Let’s start by talking about the basic things that are consciously scary, the Things That Go Bump In the Night horror elements of this movie. These are the parts that everyone wants to see and know about. The whole premise of the movie is that a young couple – Katie and Micah – are being haunted by some kind of otherworldly presence in their home while they’re sleeping. Micah buys a movie camera to document the spectral presence, and the entire movie is presented like a home movie, as if we are watching an eyewitness account (via the video recorder) of a real haunting. The movie is entirely stripped of back story, unnecessary plot details, extraneous characters, artificial sets, lighting, or special effects. It’s a man and his camera filming his girlfriend and their house. Period. The movie’s sparse elements and the fact that it seems to be a real life account of Scary Things certainly heighten our sense of foreboding and fear, and after drawing us into this scene, the movie exploits its barebones minimalism to full effect.

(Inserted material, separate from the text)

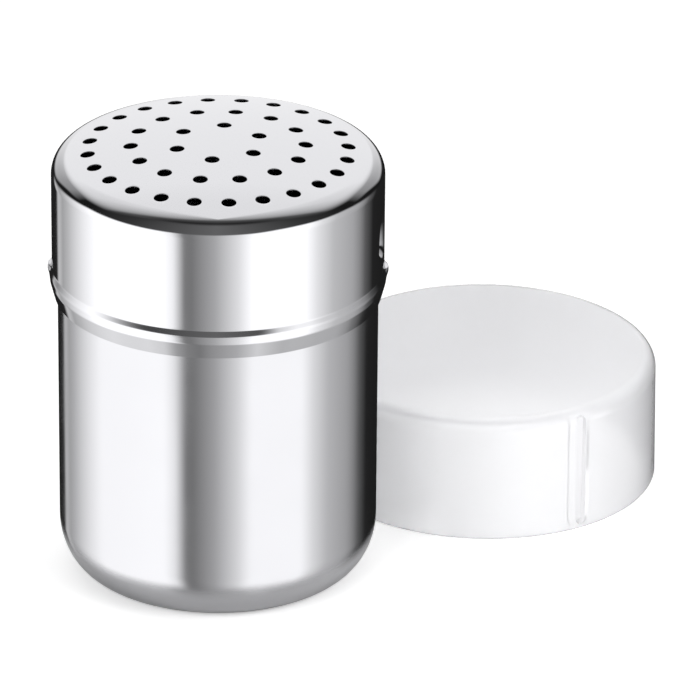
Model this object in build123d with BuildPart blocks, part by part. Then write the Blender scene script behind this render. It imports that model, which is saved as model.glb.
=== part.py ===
# Hand shaker for spices and powdered sugar, in three pieces: a deep-drawn steel container, a
# perforated steel lid that turns shut on it with a bayonet, and a clear plastic cap that keeps
# the contents fresh. The cap is off and stands beside the shaker.
# Millimetres, +Z up, with the origin on the shaker's axis where its base rests.

import os
from math import acos, cos, degrees, radians, sin, sqrt, tan

from build123d import *

# Sheet steel of the container and the lid
sheet = 0.5
shaker_height = 89.7

# Container: straight body, rounded base corner, necked in under the lid
body_radius = 31.4
base_corner_width = 7.4
base_corner_height = 10.4
shoulder_lean = 50.0  # how far the shoulder slopes in from the wall, in degrees
shoulder_rounding = 0.8
neck_rounding = 0.6
shoulder_cover = 0.8  # how far the lid's edge reaches down over the shoulder
seat_clearance = 0.4

# Lid: domed top, straight wall that stands out over the body, and a band that swells out a
# little under a crease, runs upright and draws in again to the body
lid_depth = 31.6
lid_overhang = 1.1
crown_rise = 3.2
lid_corner_radius = 4.2
band_height = 5.9
band_step = 0.42
band_flare = 17.0  # how far the band swells out from the wall, in degrees
band_upright = 1.3
crease_rounding = 1.0
ridge_rounding = 2.0
hip_rounding = 2.0
edge_clearance = 0.15

# Sieve holes, in rings counted from the outside in
hole_diameter = 2.8
ring_counts = (24, 14, 6)
ring_starts = (5.8, 2.4, 23.3)
ring_pitch = 8.4
ring_edge_margin = 2.9

# Bayonet: two dents in the lid's wall, each ending in a nib above a lanced slit, and the
# L-shaped groove of the neck that each nib runs in
bayonet_count = 2
bayonet_angle = -9.0
dent_depth = 1.2
dent_run_out = 0.6
nib_height = 2.5
nib_depth = 0.8
slit_above_crease = 0.2
neck_clearance = 0.3
nib_clearance = 0.35
groove_below_nib = 0.5
turn_to_lock = 30.0

# Cap: drafted skirt with crowned top, and narrow channels that grip the lid's wall
cap_wall = 1.3
cap_draft = 0.4
cap_crown = 0.8
cap_corner_radius = 3.0
cap_above_crease = 0.5
channel_count = 3
channel_angle = -57.0
channel_width = 1.9
channel_depth = 1.1
channel_foot = 1.2
channel_head = 2.0
grip_clearance = 0.1
cap_gap = 0.88
cap_bearing = 39.0

tool_margin = 2.0  # how far cutting shapes stand out of what they cut

# Lid, worked out from the body that it closes on
band_bottom = shaker_height - lid_depth
crease_height = band_bottom + band_height
lid_radius = body_radius + lid_overhang
ridge_radius = lid_radius + band_step
ridge_height = crease_height - band_step / tan(radians(band_flare))
hip_height = ridge_height - band_upright
edge_radius = body_radius + edge_clearance + sheet
crown_radius = (lid_radius**2 + crown_rise**2) / (2 * crown_rise)
corner_centre_radius = lid_radius - lid_corner_radius
corner_centre_height = (
    shaker_height
    - crown_radius
    + sqrt((crown_radius - lid_corner_radius) ** 2 - corner_centre_radius**2)
)
slit_height = crease_height + slit_above_crease
nib_top = slit_height + nib_height
dent_top = corner_centre_height - dent_run_out

# Container neck, worked out from the lid that goes over it
neck_radius = lid_radius - dent_depth - sheet - neck_clearance
nib_inner = lid_radius - dent_depth - nib_depth - sheet
groove_floor = nib_inner - nib_clearance
groove_bottom = slit_height - groove_below_nib
roof_over_rim = corner_centre_height + sqrt(
    (lid_corner_radius - sheet) ** 2 - (neck_radius - corner_centre_radius) ** 2
)
container_height = roof_over_rim - seat_clearance

# Container shoulder, covered by the lid's edge
shoulder_bottom = band_bottom + shoulder_cover
shoulder_top = shoulder_bottom + (body_radius - neck_radius) / tan(radians(shoulder_lean))

# Cap, worked out from the lid that it presses on to
rib_tip_radius = lid_radius + grip_clearance
channel_floor = rib_tip_radius + cap_wall
cap_rim_radius = channel_floor + channel_depth
cap_height = shaker_height + cap_wall - crease_height - cap_above_crease
cap_distance = ridge_radius + cap_rim_radius + cap_gap
cap_x = cap_distance * cos(radians(cap_bearing))
cap_y = cap_distance * sin(radians(cap_bearing))


def upright(angle, out=0.0, x=0.0, y=0.0):
    # Plane that stands square to a radius at this angle, `out` along that radius from x, y
    ray = Vector(cos(radians(angle)), sin(radians(angle)), 0)
    return Plane(origin=Vector(x, y, 0) + ray * out, x_dir=(-ray.Y, ray.X, 0), z_dir=ray)


def radial(angle):
    # Plane through the shaker's axis: first coordinate outwards, second upwards
    ray = Vector(cos(radians(angle)), sin(radians(angle)), 0)
    return Plane(origin=(0, 0, 0), x_dir=ray, z_dir=(ray.Y, -ray.X, 0))


def round_corner(profile, place, rounding):
    # Rounds the corner of a half section that is nearest to a place in its plane
    fillet(profile.vertices().sort_by_distance(place)[0], rounding)


def container_profile(inset):
    # Half section of the container's skin, moved in by the inset
    body = body_radius - inset
    neck = neck_radius - inset
    foot = body_radius - base_corner_width
    mitre = inset * tan(radians(shoulder_lean) / 2)
    with BuildSketch(Plane.XZ) as profile:
        with BuildLine():
            Line((0, inset), (foot, inset))
            EllipticalCenterArc(
                (foot, base_corner_height),
                base_corner_width - inset,
                base_corner_height - inset,
                start_angle=-90,
                arc_size=90,
            )
            Polyline(
                (body, base_corner_height),
                (body, shoulder_bottom - mitre),
                (neck, shoulder_top - mitre),
                (neck, container_height),
                (0, container_height),
                (0, inset),
            )
        make_face()
        round_corner(profile, (body, shoulder_bottom - mitre), shoulder_rounding - inset)
        round_corner(profile, (neck, shoulder_top - mitre), neck_rounding + inset)
    return profile.sketch


def neck_leg(inset):
    # Section of the groove's level leg: flat floor, with the upper flank at the nib's slope
    floor = groove_floor - inset
    slope = nib_depth / nib_height
    outside = neck_radius + tool_margin
    flank_foot = slit_height
    with BuildSketch(radial(bayonet_angle)) as section:
        with BuildLine():
            Polyline(
                (floor, groove_bottom - inset),
                (floor, flank_foot),
                (outside, flank_foot + (outside - floor) / slope),
                (outside, groove_bottom - inset),
                close=True,
            )
        make_face()
    return section.sketch


def cut_grooves(inset):
    # The L-shaped grooves of the neck: one leg open at the rim, one leg round the neck
    nib_half_angle = degrees(acos(nib_inner / neck_radius))
    end_clearance = degrees(nib_clearance / neck_radius)
    sweep = turn_to_lock + nib_half_angle + end_clearance
    for turn in range(bayonet_count):
        angle = bayonet_angle + turn * 360 / bayonet_count
        with BuildSketch(upright(angle, groove_floor - inset)) as open_leg:
            with Locations((0, (groove_bottom - inset + container_height + tool_margin) / 2)):
                Rectangle(
                    2 * neck_radius,
                    container_height + tool_margin - groove_bottom + inset,
                )
        extrude(open_leg.sketch, amount=body_radius, mode=Mode.SUBTRACT)
        level_leg = neck_leg(inset).rotate(Axis.Z, turn * 360 / bayonet_count)
        revolve(level_leg.faces(), Axis.Z, -sweep, mode=Mode.SUBTRACT)


def lid_profile(inset):
    # Half section of the lid's skin, moved in by the inset
    wall = lid_radius - inset
    ridge = ridge_radius - inset
    mitre = inset * tan(radians(band_flare) / 2)
    crown = crown_radius - inset
    crown_centre = shaker_height - crown_radius
    crown_edge = crown_centre + sqrt(crown**2 - wall**2)
    with BuildSketch(Plane.XZ) as profile:
        with BuildLine():
            RadiusArc((0, crown_centre + crown), (wall, crown_edge), crown)
            Polyline(
                (wall, crown_edge),
                (wall, crease_height - mitre),
                (ridge, ridge_height - mitre),
                (ridge, hip_height),
                (edge_radius - inset, band_bottom),
                (0, band_bottom),
                (0, crown_centre + crown),
            )
        make_face()
        round_corner(profile, (wall, crown_edge), lid_corner_radius - inset)
        round_corner(profile, (wall, crease_height - mitre), crease_rounding + inset)
        round_corner(profile, (ridge, ridge_height - mitre), ridge_rounding - inset)
        round_corner(profile, (ridge, hip_height), hip_rounding - inset)
    return profile.sketch


def cut_dents(inset):
    # Presses the wall in: a long flat facet, then the steeper nib, down to the lanced slit
    nib = lid_radius - dent_depth - nib_depth - inset
    facet = lid_radius - dent_depth - inset
    outside = ridge_radius + tool_margin
    for turn in range(bayonet_count):
        angle = bayonet_angle + turn * 360 / bayonet_count
        with BuildSketch(radial(angle)) as dent:
            with BuildLine():
                Polyline(
                    (nib, slit_height),
                    (facet, nib_top),
                    (lid_radius - inset, dent_top),
                    (outside, dent_top),
                    (outside, slit_height),
                    close=True,
                )
            make_face()
        extrude(dent.sketch, amount=lid_radius / 2, both=True, mode=Mode.SUBTRACT)


def punch_sieve():
    # Rings of holes through the domed top, each ring a pitch inside the last
    outer_ring = corner_centre_radius - ring_edge_margin
    punch_stroke = crown_rise + lid_corner_radius + tool_margin
    for place, (count, start) in enumerate(zip(ring_counts, ring_starts)):
        with BuildSketch(Plane.XY.offset(shaker_height + tool_margin)) as ring:
            with PolarLocations(outer_ring - place * ring_pitch, count, start_angle=start):
                Circle(hole_diameter / 2)
        extrude(ring.sketch, amount=-punch_stroke, mode=Mode.SUBTRACT)


def cap_profile(inset):
    # Half section of the cap's skin, moved in by the inset
    rim = cap_rim_radius - inset
    head = cap_rim_radius - cap_draft - inset
    rise = cap_crown * head / cap_rim_radius
    crown = (head**2 + rise**2) / (2 * rise)
    top = cap_height - inset
    with BuildSketch(Plane.XZ) as profile:
        with BuildLine():
            RadiusArc((0, top), (head, top - rise), crown)
            Polyline((head, top - rise), (rim, 0), (0, 0), (0, top))
        make_face()
        round_corner(profile, (head, top - rise), cap_corner_radius - inset)
    return profile.sketch.moved(Location((cap_x, cap_y, 0)))


def cut_channels(inset):
    # Round-ended upright channels in the skirt, deeper in the cap's core by its wall
    foot = channel_foot - inset
    head = cap_height - channel_head + inset
    for turn in range(channel_count):
        angle = channel_angle + turn * 360 / channel_count
        with BuildSketch(upright(angle, channel_floor - inset, cap_x, cap_y)) as channel:
            with Locations((0, (foot + head) / 2)):
                SlotOverall(head - foot, channel_width + 2 * inset, rotation=90)
        reach = cap_wall + channel_depth + tool_margin
        extrude(channel.sketch, amount=reach, mode=Mode.SUBTRACT)


def write(part, name):
    part.label = name
    export_step(part, f"parts/{name}.step")


os.makedirs("parts", exist_ok=True)

with BuildPart() as container_core:
    revolve(container_profile(sheet).faces())
    cut_grooves(sheet)

with BuildPart() as container:
    revolve(container_profile(0).faces())
    cut_grooves(0)
    add(container_core.part, mode=Mode.SUBTRACT)
write(container.part, "container")

with BuildPart() as lid_core:
    revolve(lid_profile(sheet).faces())
    cut_dents(sheet)

with BuildPart() as lid:
    revolve(lid_profile(0).faces())
    cut_dents(0)
    add(lid_core.part, mode=Mode.SUBTRACT)
    punch_sieve()
write(lid.part, "sieve_lid")

cap_axis = Axis((cap_x, cap_y, 0), (0, 0, 1))

with BuildPart() as cap_core:
    revolve(cap_profile(cap_wall).faces(), cap_axis)
    cut_channels(cap_wall)

with BuildPart() as cap:
    revolve(cap_profile(0).faces(), cap_axis)
    cut_channels(0)
    add(cap_core.part, mode=Mode.SUBTRACT)
write(cap.part, "freshness_cap")
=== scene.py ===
from math import acos, cos, degrees, hypot, pi, radians, sin, sqrt, tan

import bmesh
import bpy
from mathutils import Matrix, Vector


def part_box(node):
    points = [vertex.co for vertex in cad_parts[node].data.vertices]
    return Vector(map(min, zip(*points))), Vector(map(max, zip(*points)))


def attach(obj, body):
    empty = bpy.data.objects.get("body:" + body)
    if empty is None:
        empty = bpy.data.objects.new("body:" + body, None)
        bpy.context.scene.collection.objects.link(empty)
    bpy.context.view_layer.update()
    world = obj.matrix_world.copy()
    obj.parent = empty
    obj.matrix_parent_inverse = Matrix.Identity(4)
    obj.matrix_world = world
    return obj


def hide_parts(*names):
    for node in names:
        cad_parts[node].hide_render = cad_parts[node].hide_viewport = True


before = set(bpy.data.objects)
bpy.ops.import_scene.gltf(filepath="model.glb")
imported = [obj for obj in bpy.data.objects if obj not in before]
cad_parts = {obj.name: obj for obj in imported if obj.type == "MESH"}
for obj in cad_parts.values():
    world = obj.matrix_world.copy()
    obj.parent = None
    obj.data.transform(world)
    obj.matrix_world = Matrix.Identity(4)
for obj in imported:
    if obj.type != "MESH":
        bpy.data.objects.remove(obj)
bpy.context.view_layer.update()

mm = 0.001
print("frame loaded")


def linearColour(code):  # sRGB hex to linear, with alpha 1
    shares = [int(code[place : place + 2], 16) / 255 for place in (1, 3, 5)]
    return [c / 12.92 if c <= 0.04045 else ((c + 0.055) / 1.055) ** 2.4 for c in shares] + [1]


def addNode(tree, kind, settings=None, inputs=(), output=0):  # gives back one of its outputs
    node = tree.nodes.new(kind)
    for name, value in (settings or {}).items():
        setattr(node, name, value)
    for key, value in inputs.items() if isinstance(inputs, dict) else enumerate(inputs):
        if isinstance(value, bpy.types.NodeSocket):
            tree.links.new(value, node.inputs[key])
        else:
            node.inputs[key].default_value = value
    return node.outputs[output] if node.outputs else None


def newMaterial(name):
    material = bpy.data.materials.new(name)
    material.use_nodes = True
    material.node_tree.nodes.clear()
    return material, material.node_tree


viewpoint = {
    "place": (25.92, -1249.17, 621.42),
    "tiltDown": 24.757,
    "roll": 0.528,
    "lens": 360,
    "sensor": 36,
}

cameraData = bpy.data.cameras.new("camera")
cameraData.lens = viewpoint["lens"]
cameraData.sensor_width = viewpoint["sensor"]
camera = bpy.data.objects.new("camera", cameraData)
camera.matrix_world = (
    Matrix.Translation(Vector(viewpoint["place"]) * mm)
    @ Matrix.Rotation(radians(90 - viewpoint["tiltDown"]), 4, "X")
    @ Matrix.Rotation(radians(viewpoint["roll"]), 4, "Z")
)
bpy.context.scene.collection.objects.link(camera)
bpy.context.scene.camera = camera
bpy.context.scene.view_settings.view_transform = "Standard"
print("camera placed")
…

There is no shortage of the experiential horror film kind of scary in this movie, but it doesn’t come with big gory drooling monsters or masked madmen wielding machetes. It is the smallness of things that is thing. We feel the terror that resides in the things we can’t see, the things we expect, the things that lurk in the corners of the screen, the impenetrable dark, and the emptiness of space. The simple act of sitting in the darkness of the movie theater watching this couple sleep is scary. The dark of the screen mirrors the darkness of the theater as we (and the camera) watch the couple sleep, and the movie plays on our primal fear of the dark, of the night, of things under the bed. The simplest things are incredibly frightening and imbued with an invisible but nonetheless terrifying sense of dread —  a door swinging open and shut, a light switching on and off, the sound of footsteps on stairs.  With each slight shift in shadow, sound, or light we feel the couple’s vulnerability through our gaze as we watch them sleep. Our bodies connect with the bodies on the bed, and it is truly eerie and creepy to watch how our bodies occupy space and the potential “paranormal activity” that goes on when we’re not in the conscious world. In fact, it’s like the unconscious has a life of its own while we’re sleeping.  Indeed, much of the movie can be read as the unconscious that haunts the sterile American domestic space., and sometimes that unconscious can manifest like a demon.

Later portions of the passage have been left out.